信頼できる非営利団体が公開すべき情報の例としては、以下のようなものが挙げられます。
- 活動報告: 具体的にどのような活動を行い、どのような成果を上げたのか。定量的なデータ(支援人数、実施回数など)や具体的な事例を交えて報告されているか。
- 財務報告: 収支報告書や貸借対照表など、組織の財務状況が健全であるか。特に、集まった寄付金がどのように収入として計上され、活動費、管理費、広報費などにどのように配分されているか。一般的に、活動費に多くが充てられているかどうかが評価されることが多いです。
- 組織情報: 団体の設立経緯、役員リスト(経歴や兼業状況なども含む)、従業員数、組織体制などが明確にされているか。組織のガバナンス(意思決定プロセスや監査体制など)が機能しているか。
- 第三者評価・認証: 特定の評価機関や認証制度(例:日本の「情報開示自主基準」、国際的な基準に基づく監査など)による評価を受けているか。これは、組織の透明性や適正な運営に対する外部からの一定の保証となります。
これらの情報は、団体の公式ウェブサイトで公開されていることが一般的です。年次報告書やアニュアルレポートといった形で、包括的な情報がPDFなどで提供されているかを確認してください。情報が古いまま更新されていない、あるいは重要な情報が欠落している場合、その団体の情報公開に対する姿勢に疑問符がつく可能性があります。
消費者が情報を確認し、見極めるための視点
寄付つき商品を通じて貢献したいと考える消費者は、企業からの情報と寄付先団体からの情報の両方を組み合わせ、総合的に判断する必要があります。
- 企業からの情報: 企業が寄付先団体をどのように紹介しているかを確認します。単に名前を挙げているだけでなく、団体のミッション、具体的な活動内容、今回の寄付がどのように活用される見込みかについて、明確かつ具体的に説明されているかを見ます。企業の選定基準が公開されていれば、それも参照します。
- 寄付先団体からの情報: 企業の紹介に基づき、その団体の公式ウェブサイトを訪問します。前述のような活動報告、財務報告、組織情報などが充実しているか、定期的に更新されているかを確認します。特に、過去数年間の活動報告書や財務報告書が公開されているか、管理費率が極端に高すぎないか、などを客観的に評価します。
- 第三者情報: 信頼できる第三者機関による評価や、団体の活動に関する報道、研究レポートなども参考になります。
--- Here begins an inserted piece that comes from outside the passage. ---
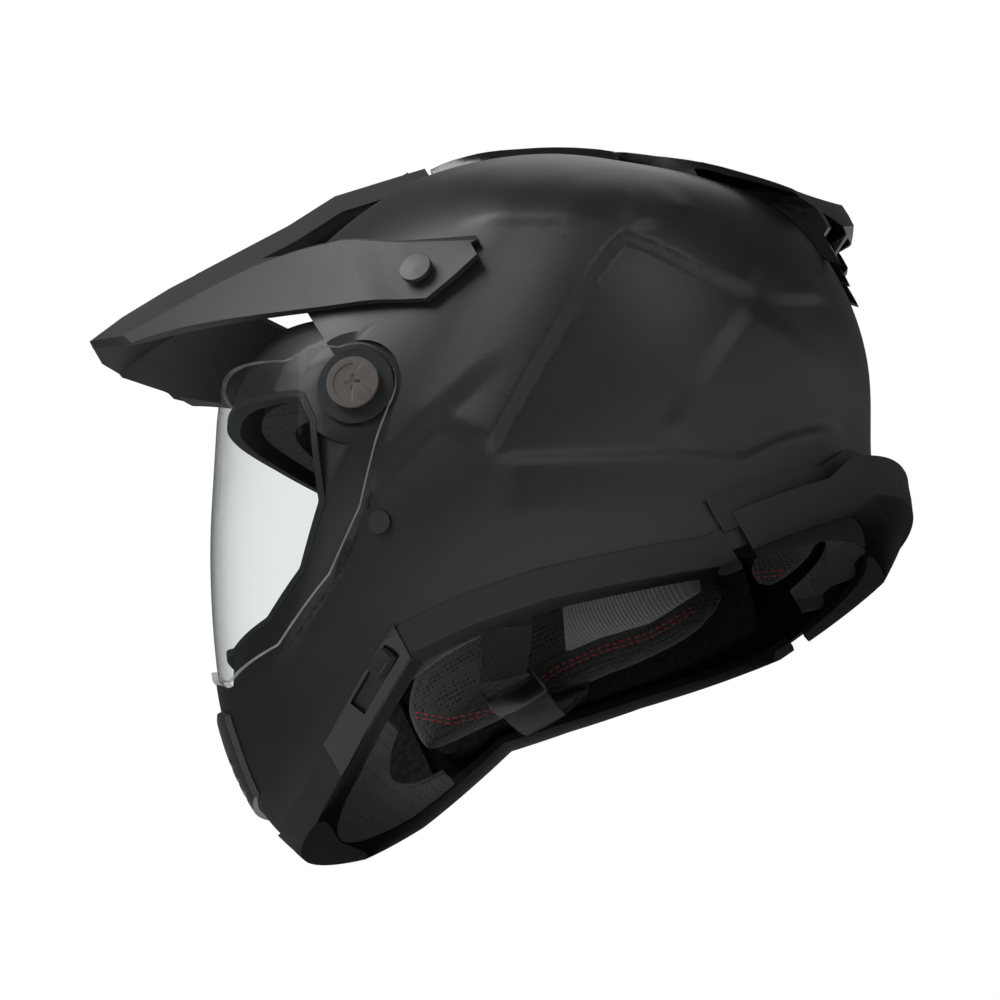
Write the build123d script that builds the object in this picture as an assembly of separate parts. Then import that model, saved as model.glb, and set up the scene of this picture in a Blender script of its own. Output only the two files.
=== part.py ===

ただし、第三者情報のすべてが常に正確であるとは限らないため、複数の情報源を参照することが推奨されます。
これらの情報を総合的に検討することで、企業が選定した団体が、実際に社会課題に対して効果的に、かつ透明性の高い形で活動しているかどうかについて、ある程度の判断を下すことが可能となります。
課題と今後の展望
寄付つき商品の寄付先団体に関する透明性の向上には、いくつかの課題が存在します。企業側にとっては、提携する全ての団体の詳細な情報をパッケージやウェブサイトに掲載することには物理的な限界があります。また、非営利団体側にとっては、活動報告や財務報告の作成・公開には専門知識や労力が必要であり、特に小規模な団体にとっては大きな負担となる場合があります。
しかし、消費者の「見える化」に対する要求は高まっており、企業も団体も、これに応える努力を続ける必要があります。企業は、最低限でも寄付先の正式名称とウェブサイトへのリンクを明確に示すべきでしょう。さらに、選定基準や、その団体との連携によって目指す具体的な社会的インパクトについて、より詳細な説明を提供することが望まれます。
非営利団体は、年次報告書や財務報告書をウェブサイトで公開し、活動内容を具体的に伝える努力を惜しむべきではありません。第三者評価や認証の取得は、信頼性を示す有効な手段となります。
最終的に、寄付つき商品を通じた社会貢献が最大限の効果を発揮するためには、企業、寄付先団体、そして消費者の三者すべてが、透明性と信頼性の向上に関心を寄せ、それぞれの立場で情報を提供し、あるいは情報を積極的に収集し、評価する姿勢を持つことが不可欠であると考えます。消費者が賢く情報を読み解く視点を持つことが、「見える化」をさらに推進する力となるのです。